Several methods for a stable solution to the equation $F(u)=f$ have been developed.

Here $F:H\to H$ is an operator in a Hilbert space $H$,

and we assume that noisy data $f_\delta$, $\|f_\delta-f\|\le \delta$, are given in place of the exact data $f$.

When $F$ is a linear bounded operator, two versions of the Dynamical Systems Method (DSM) with stopping rules of Discrepancy Principle type are proposed and justified mathematically.

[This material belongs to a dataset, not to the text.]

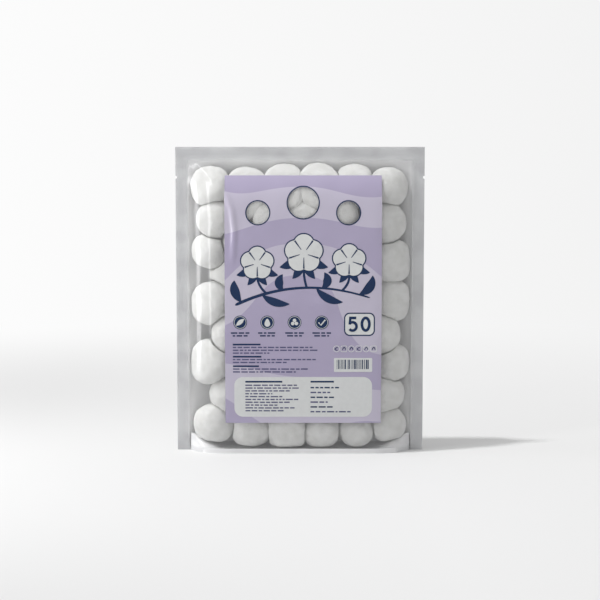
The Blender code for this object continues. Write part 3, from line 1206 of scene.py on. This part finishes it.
def stroke(ink, layer, path, width, closed=False, rows=2):
    """A band along a path: rows of points set off from it along its normal, up to half the width."""
    path = np.asarray(path, dtype=float)
    if closed:
        along = unit(np.roll(path, -1, axis=0) - np.roll(path, 1, axis=0))
    else:
        along = unit(np.gradient(path, axis=0))
    normal = np.column_stack([along[:, 1], -along[:, 0]])
    half = np.broadcast_to(np.asarray(width) / 2, len(path))[:, None]
    grid = np.stack([path + share * half * normal for share in np.linspace(1, -1, rows)])
    put(ink, layer, grid, grid_cells(rows, len(path), closed)[:, ::-1].tolist())


def filled(ink, layer, outline):
    """A filled outline: rings that shrink to its middle, closed there by one face."""
    middle = outline.mean(axis=0)
    count = len(outline)
    reach = np.linalg.norm(outline - middle, axis=1).max() * MM
    rings = max(2, int(np.ceil(reach / PRINT_PITCH)) + 1)
    grid = middle + np.linspace(1, CAP_SHARE, rings)[:, None, None] * (outline - middle)
    faces = grid_cells(rings, count, closed=True).tolist()
    faces.append(list(range((rings - 1) * count, rings * count)))
    if np.cross(outline[0] - middle, outline[1] - middle) < 0:
        faces = [face[::-1] for face in faces]
    put(ink, layer, grid, faces)


def bar(ink, layer, across, down, length, height):
    """A plain horizontal bar from its left end."""
    steps = max(2, int(np.ceil(length * MM / PRINT_PITCH)) + 1)
    path = np.column_stack([np.linspace(across, across + length, steps), np.full(steps, down)])
    stroke(ink, layer, path, height)


def rounded_box(across, down, width, height, radius, sides=1):
    """The outline of a box with round corners: a quarter circle at each, joined by straight sides."""
    middle = np.array([width / 2 - radius, height / 2 - radius])
    corners = []
    for quarter, signs in enumerate(((1, 1), (-1, 1), (-1, -1), (1, -1))):
        angle = np.linspace(0, np.pi / 2, CORNER_POINTS) + quarter * np.pi / 2
        corners.append(middle * signs + radius * way(angle))
    outline = []
    for corner, following in zip(corners, corners[1:] + corners[:1]):
        share = np.linspace(0, 1, sides + 1)[1:-1, None]
        outline += [corner, corner[-1] + share * (following[0] - corner[-1])]
    return np.concatenate(outline) + (across, down)


def curve(points, steps=24):
    """A smooth path through three points: a parabola that is at each at the start, middle and end."""
    first, second, third = np.asarray(points, dtype=float)
    t = np.linspace(0, 1, steps)[:, None]
    return first * (1 - t) * (1 - 2 * t) + second * 4 * t * (1 - t) + third * t * (2 * t - 1)


def leaf(ink, layer, points, width, rows=5):
    """A leaf: a stroke whose width swells and narrows like half a sine wave."""
    path = curve(points)
    swell = np.sin(np.pi * np.linspace(*LEAF_ENDS, len(path))) ** LEAF_FULLNESS
    stroke(ink, layer, path, width * swell, rows=rows)


# %% [markdown]
# ## What is printed
#
# The design is a plain one of its own: a sprig of cotton under the windows, four round badges, a count
# of the balls, rows of short bars where a real label has small print, a strip of stripes and a white
# panel. Bars broken into word-like lengths read as text from a distance and say nothing.

# %% Print the rings and the sprig
RING_WIDTH = 0.9
BOLLS = [(-37.0, 70.0, 12.5), (0.5, 62.0, 14.5), (37.0, 68.0, 12.5)]
STEM = [(-55.0, 104.0), (-2.0, 90.0), (54.0, 98.0)]
STEM_WIDTHS = (2.6, 1.4)
STEM_ENDS = 0.999
STEM_BLUNTNESS = 40
TWIG_WIDTH = 1.9
BOLL_TWIGS = [
    [(-37.0, 80.0), (-35.0, 88.0), (-29.0, 95.0)],
    [(0.5, 74.0), (1.0, 82.0), (3.0, 90.0)],
    [(37.0, 79.0), (36.0, 86.0), (31.0, 92.5)],
]
# Each leaf is a start, a middle and a tip, with its width
SPRIG_LEAVES = [
    ([(-16.0, 91.8), (-19.5, 86.0), (-16.5, 79.0)], 7.0),
    ([(15.0, 90.1), (19.5, 84.5), (17.0, 77.5)], 7.0),
    ([(-50.0, 101.5), (-55.0, 93.0), (-55.5, 84.0)], 7.5),
    ([(45.0, 95.2), (53.5, 89.5), (56.0, 80.0)], 7.5),
    ([(-33.0, 95.6), (-23.0, 101.5), (-11.0, 103.0)], 6.5),
    ([(10.5, 90.1), (20.0, 98.5), (32.0, 101.5)], 6.5),
]
LOBES = 5
FIRST_LOBE = np.radians(-90)
BOLL_POINTS = 160
BOLL_EDGE = 1.0
SEPAL_ANGLES = np.radians([30, 66, 114, 150])
# These are shares of a boll's size: its sepals, its lobes and the creases between them
SEPAL_STOPS = (0.3, 0.9, 1.55)
SEPAL_BULGE = 0.14
LOBE_REACH, LOBE_RADIUS = 0.50, 0.56
CREASE_SPAN = (0.24, 0.86)
CREASE_WIDTHS = (0.5, 1.3)
CREASE_STEPS = 6


def print_rings():
    """A navy ring round each window."""
    for across, down, radius in np.array(WINDOWS) / MM:
        ring = circle(WINDOW_POINTS, radius + RING_WIDTH / 2) + (across, down)
        stroke("navy", 1, ring, RING_WIDTH, closed=True)


def lobed_outline(middle, reach, radius):
    """A round flower of lobes, as one outline: in each direction, the furthest point of any lobe.

    A ray from the middle leaves a circle after the cosine's share of the circle's distance, plus the
    root of its squared radius less the sine's share squared.
    """
    angle = once_round(BOLL_POINTS)
    lean = angle[:, None] - FIRST_LOBE - once_round(LOBES)
    far = reach * np.cos(lean) + np.sqrt(radius**2 - (reach * np.sin(lean)) ** 2)
    return middle + far.max(axis=1)[:, None] * way(angle)


def print_boll(across, down, size):
    """A cotton boll: four sepals under a white flower of five lobes, edged and creased in navy."""
    middle = np.array([across, down])
    for angle in SEPAL_ANGLES:
        out = size * way(angle)
        bulge = SEPAL_BULGE * np.array([-out[1], out[0]]) * np.sign(out[0])
        base, side, tip = (middle + stop * out for stop in SEPAL_STOPS)
        leaf("navy", 2, [base, side + bulge, tip], size / 2)
    for ink, layer, edge in (("navy", 3, BOLL_EDGE), ("white", 4, 0.0)):
        filled(ink, layer, lobed_outline(middle, LOBE_REACH * size, LOBE_RADIUS * size + edge))
    for angle in FIRST_LOBE + once_round(LOBES) + np.pi / LOBES:
        out = size * way(angle)
        path = middle + np.linspace(*CREASE_SPAN, CREASE_STEPS)[:, None] * out
        stroke("navy", 5, path, np.linspace(*CREASE_WIDTHS, CREASE_STEPS))


def print_sprig():
    """A bowed stem, with a twig to each boll and leaves between them."""
    stem = curve(STEM, steps=96)
    across = np.abs(np.linspace(-STEM_ENDS, STEM_ENDS, len(stem)))
    stroke("navy", 0, stem, np.linspace(*STEM_WIDTHS, len(stem)) * (1 - across**STEM_BLUNTNESS) ** 0.5)
    for twig in BOLL_TWIGS:
        stroke("navy", 1, curve(twig), TWIG_WIDTH)
    for points, width in SPRIG_LEAVES:
        leaf("navy", 2, points, width)


print_rings()
print_sprig()
for boll in BOLLS:
    print_boll(*boll)

# %% Print the badges and the count
BADGE_DOWN = 118.0
BADGE_PLACES = [-51.0, -29.0, -7.0, 15.0]
BADGE_RADIUS = 5.6
BADGE_POINTS = 40
# The badges' signs, across and down from a badge's middle: a leaf, a drop, three dots and a tick
LEAF_SIGN = [(-3.2, 2.6), (0.0, -0.2), (3.2, -2.8)]
LEAF_SIGN_WIDTH = 3.4
DROP_RADIUS, DROP_POINT, DROP_DOWN = 2.3, 1.9, 1.2
DOT_RADIUS, DOT_REACH = 1.45, 1.7
DOT_ANGLES = np.radians([-90, -210, -330])
TICK_SIGN = [(-2.6, 0.0), (-0.7, 2.2), (2.9, -2.2)]
TICK_WIDTH = 1.1
COUNT_PLACE = (45.5, 119.5)
# Each line of a badge's small print is how far it is across and down from the badge, and its length
BADGE_LINES = [(-7.5, 8.6, 15.0), (-6.0, 10.9, 12.0)]
BADGE_TEXT = 1.15
BADGE_RING_INSET, BADGE_RING_WIDTH = 0.8, 0.35
# Each box is its ink and layer, its width and height, and the radius of its corners
COUNT_BOXES = [("navy", 1, 25.0, 19.0, 4.5), ("white", 2, 23.0, 17.0, 3.7)]
FIVE_TOP = np.linspace((-2.6, -5.2), (-8.2, -5.2), 4)
FIVE_BACK = np.linspace((-7.3, -6.0), (-7.9, 0.2), 4)
FIVE_BOWL = way(np.radians(np.linspace(-135, 140, 24))) * (3.2, 3.4) + (-5.6, 1.7)
ZERO = circle(36) * (3.0, 5.1) + (5.0, -0.1)
# Each stroke of the count is its layer, its path, its width and whether it is closed
COUNT_STROKES = [
    (3, FIVE_TOP, 2.2, False),
    (4, FIVE_BACK, 2.0, False),
    (5, FIVE_BOWL, 2.2, False),
    (3, ZERO, 2.3, True),
]
WORD_LENGTHS = (1.6, 6.2)
LEAST_WORD = 1.0
# The space after a word is this share of its height and this much more
SPACE_SHARE, SPACE_MORE = 0.8, 0.2
TEXT_SEED = 21
text_chance = np.random.default_rng(TEXT_SEED)


def print_words(ink, layer, across, down, length, height):
    """A line of small print: bars as long as words, with a space between each."""
    reached = across
    while reached < across + length - LEAST_WORD:
        word = min(text_chance.uniform(*WORD_LENGTHS), across + length - reached)
        bar(ink, layer, reached, down, word, height)
        reached += word + SPACE_SHARE * height + SPACE_MORE


def print_badges():
    """Four navy discs with a plain white sign on each, and two lines of small print below."""
    for place in BADGE_PLACES:
        middle = (place, BADGE_DOWN)
        filled("navy", 1, circle(BADGE_POINTS, BADGE_RADIUS) + middle)
        ring = circle(BADGE_POINTS, BADGE_RADIUS - BADGE_RING_INSET) + middle
        stroke("white", 2, ring, BADGE_RING_WIDTH, closed=True)
        for across, down, length in BADGE_LINES:
            print_words("navy", 1, place + across, BADGE_DOWN + down, length, BADGE_TEXT)
    first, second, third, fourth = ((place, BADGE_DOWN) for place in BADGE_PLACES)
    leaf("white", 2, np.add(LEAF_SIGN, first), LEAF_SIGN_WIDTH)
    around = circle(32)
    point = DROP_POINT * np.clip(-around[:, 1:], 0, 1) ** 3 * (0, 1)
    filled("white", 2, DROP_RADIUS * around - point + np.add(second, (0, DROP_DOWN)))
    for angle in DOT_ANGLES:
        filled("white", 2, circle(24, DOT_RADIUS) + DOT_REACH * way(angle) + third)
    stroke("white", 2, np.add(TICK_SIGN, fourth), TICK_WIDTH)


def print_count():
    """The count of the balls, fifty, as two numbers drawn with a broad stroke in a ringed box."""
    for ink, layer, width, height, radius in COUNT_BOXES:
        filled(ink, layer, rounded_box(*COUNT_PLACE, width, height, radius, sides=6))
    for layer, path, width, closed in COUNT_STROKES:
        stroke("navy", layer, path + COUNT_PLACE, width, closed=closed)


print_badges()
print_count()

# %% Print the small print, the signs and the stripes
LINE_STEP = 2.35
TEXT_LEFT = -57.0
STRIPE_BOX = (40.5, 152.8, 31.0, 11.5)
STRIPE_BOX_CORNER = 0.8
STRIPE_WIDTHS = [0.35, 0.6, 0.95]
STRIPE_GAPS = [0.4, 0.7, 1.1]
STRIPE_MARGINS = (2.5, 3.0)
# A stripe's top, middle and bottom, down from the middle of its box
STRIPE_STOPS = (-4.3, 0.0, 3.4)
SIGN_DOWN = 139.5
SIGN_PLACES = np.linspace(27.0, 57.0, 6)
SIGN_SIDE = 4.8
SIGN_CORNER = 1.0
SIGN_RADIUS = 2.5
SIGN_LINE, MARK_LINE = 0.45, 0.7
SIGN_MARK = [(-1.2, 0.9), (0.2, -1.3), (1.3, 0.8)]
# Each paragraph is how far down it starts, and the lengths of its lines
PARAGRAPHS = [(136.0, [66, 70, 30]), (146.0, [68, 44]), (153.8, [62, 51])]
PANEL_BOX = (0.0, 179.2, 112.0, 33.0)
PANEL_CORNER = 7.0
PANEL_HEADING_DOWN = 166.6
# Each column is its left edge, its heading's length, its first line and step, and its lines' inks and
# height, with the lengths of the lines
PANEL_COLUMNS = [
    (-47.0, 30.0, 169.5, LINE_STEP, ["grey"], 1.0, [42, 44, 38, 22, 30, 44, 36, 26, 40, 31]),
    (6.0, 19.0, 171.5, 4.0, ["navy", "grey"], 1.15, [25, 16, 20, 14, 18, 33]),
]
HEADING_SHARE = 0.34
HEADING_HEIGHT, PANEL_HEADING_HEIGHT = 1.35, 1.4
TEXT_HEIGHT = 1.05


def print_paragraph(across, down, lengths):
    """A bold short heading with lines of small print under it."""
    bar("navy", 1, across, down, lengths[0] * HEADING_SHARE, HEADING_HEIGHT)
    for line, length in enumerate(lengths, start=1):
        print_words("grey", 1, across, down + line * LINE_STEP, length, TEXT_HEIGHT)


def print_signs():
    """Six small signs in a row: a ring or a box in outline, each with a simple mark inside."""
    mark = curve(SIGN_MARK, steps=8)
    for number, place in enumerate(SIGN_PLACES):
        middle = (place, SIGN_DOWN)
        ring = circle(28, SIGN_RADIUS) + middle
        outline = rounded_box(*middle, SIGN_SIDE, SIGN_SIDE, SIGN_CORNER) if number % 2 else ring
        stroke("white", 1, outline, SIGN_LINE, closed=True)
        stroke("navy", 1, (mark if number % 3 else mark[:, ::-1]) + middle, MARK_LINE)


def print_stripes():
    """Upright stripes of chance widths on a white box."""
    across, down, width, _ = STRIPE_BOX
    filled("white", 1, rounded_box(*STRIPE_BOX, STRIPE_BOX_CORNER, sides=8))
    reached = across - width / 2 + STRIPE_MARGINS[0]
    while reached < across + width / 2 - STRIPE_MARGINS[1]:
        thick = text_chance.choice(STRIPE_WIDTHS)
        stroke("navy", 2, [(reached, down + stop) for stop in STRIPE_STOPS], thick)
        reached += thick + text_chance.choice(STRIPE_GAPS)


def print_panel():
    """The white panel, with two columns of small print, each under a heading."""
    filled("white", 1, rounded_box(*PANEL_BOX, PANEL_CORNER, sides=14))
    for across, heading, down, step, inks, height, lengths in PANEL_COLUMNS:
        bar("navy", 2, across, PANEL_HEADING_DOWN, heading, PANEL_HEADING_HEIGHT)
        for line, length in enumerate(lengths):
            print_words(inks[line % len(inks)], 2, across, down + line * step, length, height)


for down, lengths in PARAGRAPHS:
    print_paragraph(TEXT_LEFT, down, lengths)
print_signs()
print_stripes()
print_panel()


def lay_print():
    """One piece for each ink and layer, with the ink's own small thickness."""
    for (ink, layer), parts in sorted(printed.items()):
        points, faces = joined(parts)
        piece = add_piece(f"print_{ink}_{layer}", points, faces, INKS[ink])
        thicken(piece, INK_THICKNESS)
        print(piece.name, "has", len(parts), "shapes and", len(piece.data.polygons), "faces")


lay_print()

When $F$ is a non-linear monotone operator, various versions of the DSM are studied.

A Discrepancy

Principle for solving the equation is formulated and justified. Several

versions of the DSM for solving the equation

are

formulated. These methods consist of a Newton-type method, a

gradient-type method, and a simple iteration method. A priori and a

posteriori choices of stopping rules for these methods are proposed and

justified. Convergence of the solutions, obtained by these methods, to

the minimal norm solution to the equation $F(u)=f$ is proved. Iterative

schemes with a posteriori choices of stopping rule corresponding to the

proposed DSM are formulated. Convergence of these iterative schemes to a

solution to the equation $F(u)=f$ is proved.

This dissertation consists of six chapters which are based on joint papers by the author and his advisor Prof. Alexander G. Ramm.

These papers are published in different journals.

The first two chapters deal with equations with linear and bounded operators and the last four chapters deal with non-linear equations with monotone operators.